L’"indication générale" du quatrième critère valide d’autre part la position privilégiée des institutions majeures par le fait que leur fondateur, leur chef charismatique est mort. On pourrait avec mauvais esprit imaginer que cette suggestion ne concerne pas le Christianisme ni un certain nombre d’autres confessions dans la mesure où elle nierait la résurrection du fondateur. Doit-on plutôt voir dans ce critère une obligation supplémentaire tendant à prouver que la confession a été en mesure de survivre à son initiateur charismatique ? Dans cette hypothèse, l’exigence d’une durée de cent ans paraît alors bien modeste pour garantir la pérennité d’une vérité ou d’une erreur.

Il est difficile de tirer des réflexions émises à l’occasion de la Conférence, un corps de critères objectifs. La diversité des conceptions représentées l’interdisait sans doute. L’élaboration d’une grille de lecture, pour défectueuse et imprécise qu’elle soit n’en reflète pas moins la lente progression d’une idée : la nécessité d’aller vers une détermination du sens communément donné à la notion d’église ainsi que d’une certaine mise en forme juridique de cette notion.

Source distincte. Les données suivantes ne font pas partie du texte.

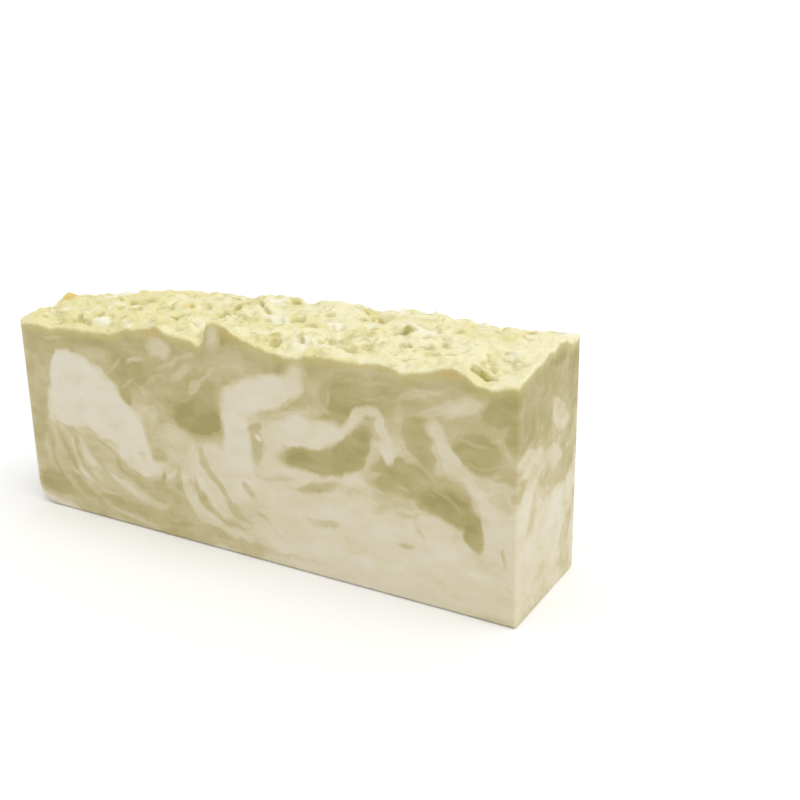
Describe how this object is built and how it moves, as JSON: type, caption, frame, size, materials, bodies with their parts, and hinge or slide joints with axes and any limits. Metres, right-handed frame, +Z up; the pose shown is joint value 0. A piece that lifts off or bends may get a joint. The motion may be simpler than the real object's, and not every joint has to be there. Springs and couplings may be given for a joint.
{
  "type": "soap loaf",
  "caption": "Uncut loaf of marbled cold-process soap with a crumbly broken top, rounded at the moulded end and cut square at the other.",
  "frame": {"origin": "middle of the resting face, at its bounding box's bottom centre", "axes": "+X along the loaf from the moulded end to the cut end, +Y from the front wall to the back wall, +Z up to the broken top"},
  "size_m": [0.234, 0.052, 0.0956],
  "materials": {
    "soap": "satin"
  },
  "bodies": {
    "root": {"soap_loaf": "soap"}
  },
  "joints": []
}
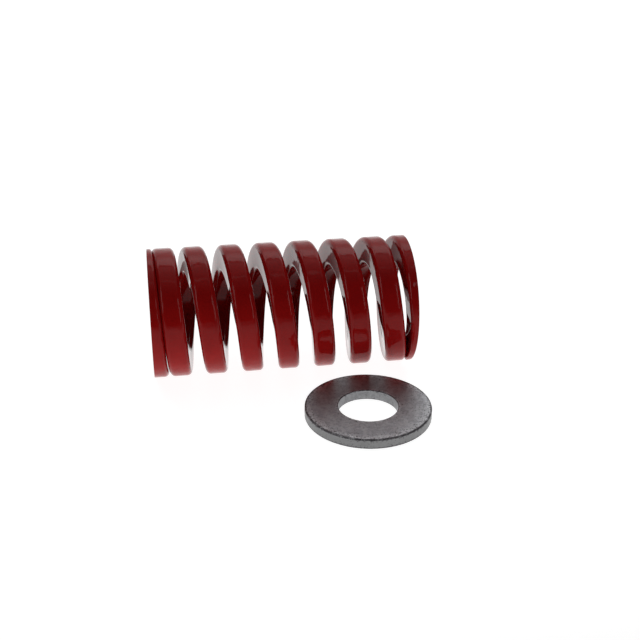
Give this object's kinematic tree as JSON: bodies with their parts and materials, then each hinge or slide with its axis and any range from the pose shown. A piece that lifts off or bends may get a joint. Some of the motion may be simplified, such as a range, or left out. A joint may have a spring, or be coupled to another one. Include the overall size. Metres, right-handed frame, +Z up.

Conscient de la disparité des situations locales et du caractère polycentrique de certaines confessions, la Conférence estime qu’une cartographie des réalités religieuses s’impose et qu’elle doit être confiée à des experts. La suite de ces réflexions et leur suivi sont d’ailleurs confiés au secrétariat général du "Sommet mondial pour la paix", organisme d’inspiration interconfessionnelle.